The Third Court of Appeals has dismissed a claimant’s appeal for want of prosecution. In French v. New Hampshire Insurance Co., No. 04-16-00033-CV (Ct App—Austin, April 20, 2016), the court of appeals reviewed the underlying procedural history in an appeal filed by an unrepresented claimant.

On March 22, 2016, we notified pro se Appellant Michael J. French that his brief filed on March 16, 2016, failed to comply with Rule 38.1 of the Texas Rules of Appellate Procedure. See TEX. R. APP. P. 38.1. We recited some of the defects in his brief: e.g., no part of the brief contained any citations to the clerk’s record, the brief failed to list or cite any authorities to support Appellant’s arguments, and the brief contained no proof of service. See id. R. 9.5(d), (e).

We struck Appellant’s brief and ordered him to file an amended brief that corrected the listed deficiencies and fully complied with the applicable rules. See, e.g., id. R. 9.4, 9.5, 38.1. We 04-16-00033-CV – 2 – warned Appellant that if the amended brief did not comply with our order, we could “strike the brief, prohibit [Appellant] from filing another, and proceed as if [Appellant] had failed to file a brief.” See id. R. 38.9(a); see also id. R. 38.8(a)(1) (authorizing this court to dismiss an appeal if an appellant fails to timely file a brief).

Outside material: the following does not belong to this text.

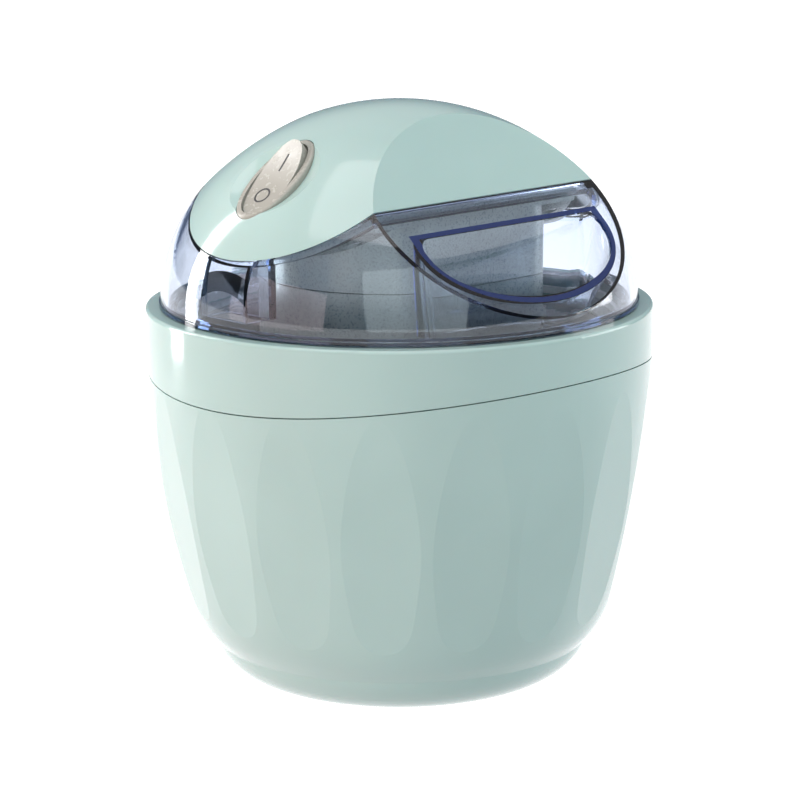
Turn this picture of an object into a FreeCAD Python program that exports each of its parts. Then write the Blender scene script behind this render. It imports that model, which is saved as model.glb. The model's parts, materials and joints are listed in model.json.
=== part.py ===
"""Ice cream maker: housing, freezer bowl, clear lid, motor unit and paddle.

Frame: millimetres, +Z up, origin at the centre of the base on the table plane.
The rocker switch faces -Y and the feed opening in the lid faces +X.
"""
import FreeCAD, Part
import math
import os

V = FreeCAD.Vector
Z_AXIS = V(0, 0, 1)

# ---------------------------------------------------------------- driving dimensions
RIM_Z = 127.5            # top face of the housing's rim above the table
RIM_R = 84.0             # outer radius of the rim
FOOT_GAP = 1.3           # the shell stands this far above the table, on its rubber feet
SHELL_WALL = 2.8         # thickness of the outer housing
FACETS = 17              # shallow oval facets round the housing
FACET_TOP = -27.9        # top and bottom tips of each facet, from the rim plane
FACET_BOTTOM = -99.9
FACET_DEPTH = 0.85       # depth of a facet at its middle

SEAM_MEAN = -18.9        # wavy seam between collar and housing, from the rim plane
SEAM_SIDE_WAVE = 3.6     # second-harmonic amplitude: low front and back, high at the sides
SEAM_TILT = 1.4          # first-harmonic amplitude: lower at the front
SEAM_GAP = 0.4

DOME_R = 79.0            # lid and motor cover share one dome over the rim
DOME_H = 66.8
DOME_SIDE_R = 59.0       # section radius of the dome's side; its crown is part of a ball
LID_WALL = 2.5
COVER_WALL = 2.4
COVER_EDGE = 40.0        # height of the straight cover edge over the rim
COVER_FACET_TILT = 38.0  # elevation of the cover facet's normal
COVER_FACET_OFF = 56.7   # distance of that plane from the rim centre
LID_FACET_TILT = 48.2    # elevation of the lid facet's normal
LID_FACET_OFF = 56.95
LOBE_LOW = 23.2          # lowest point of the cover's front and back lobes over the rim
LOBE_MID = 45.9          # centre height of the ellipse that bounds a lobe
LOBE_HALF = 42.5         # half width of that ellipse
FIT_GAP = 0.5            # gap between nested mouldings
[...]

On April 8, 2016, Appellant filed an amended brief. The amended brief contains an index of authorities and other sections required by Rule 38.1 (e.g., Identity of Parties and Counsel, Table of Contents), but it fails to comply with Rule 38.1. The 624 page brief, including approximately 606 pages of exhibits that do not appear to be from the clerk’s record, refers to the Railway Labor Act of 1926, a collective bargaining agreement from 2003, a few foreign jurisdiction cases (without citations), and other materials.

The court of appeals wrote that while some of the elements of an adequate brief could be found in the claimant’s amended brief, the document still did not contain sufficient argument and authorities under the Texas Rules of Appellate Procedure.

Appellee moved for summary judgment on the basis that Appellant failed to satisfy the relevant provisions of the Texas Labor Code, see TEX. LAB. CODE ANN. § 406.071 (West 2015), and the trial court granted the motion against Appellant. But Appellant’s brief contains no citations to appropriate authorities and no citations to the record. Contra TEX. R. APP. P. 38.1(i) (requiring “clear and concise argument for the contentions made, with appropriate citations to authorities and to the record”). The statement of the case section comprises about six pages of assertions of facts pertaining to Appellant’s claims, but does not address the summary judgment motion or state how the trial court erred by granting the motion. The brief does not cite or address section 406.071 of the Texas Labor Code. Instead, the summary of argument section consists of three sentences arguing that Appellant’s “case warranted being heard and was never given that right.” There is no argument section. Contra id.

Appellant’s brief is wholly inadequate to present any questions for appellate review. See Ruiz v. State, 293 S.W.3d 685, 693 (Tex. App.—San Antonio 2009, pet. ref’d); Robert L. Crill, Inc. v. Bond, 76 S.W.3d 411, 423 (Tex. App.—Dallas 2001, pet. denied).

Accordingly, the court of appeals struck the claimant’s amended brief and dismissed the appeal for want of prosecution.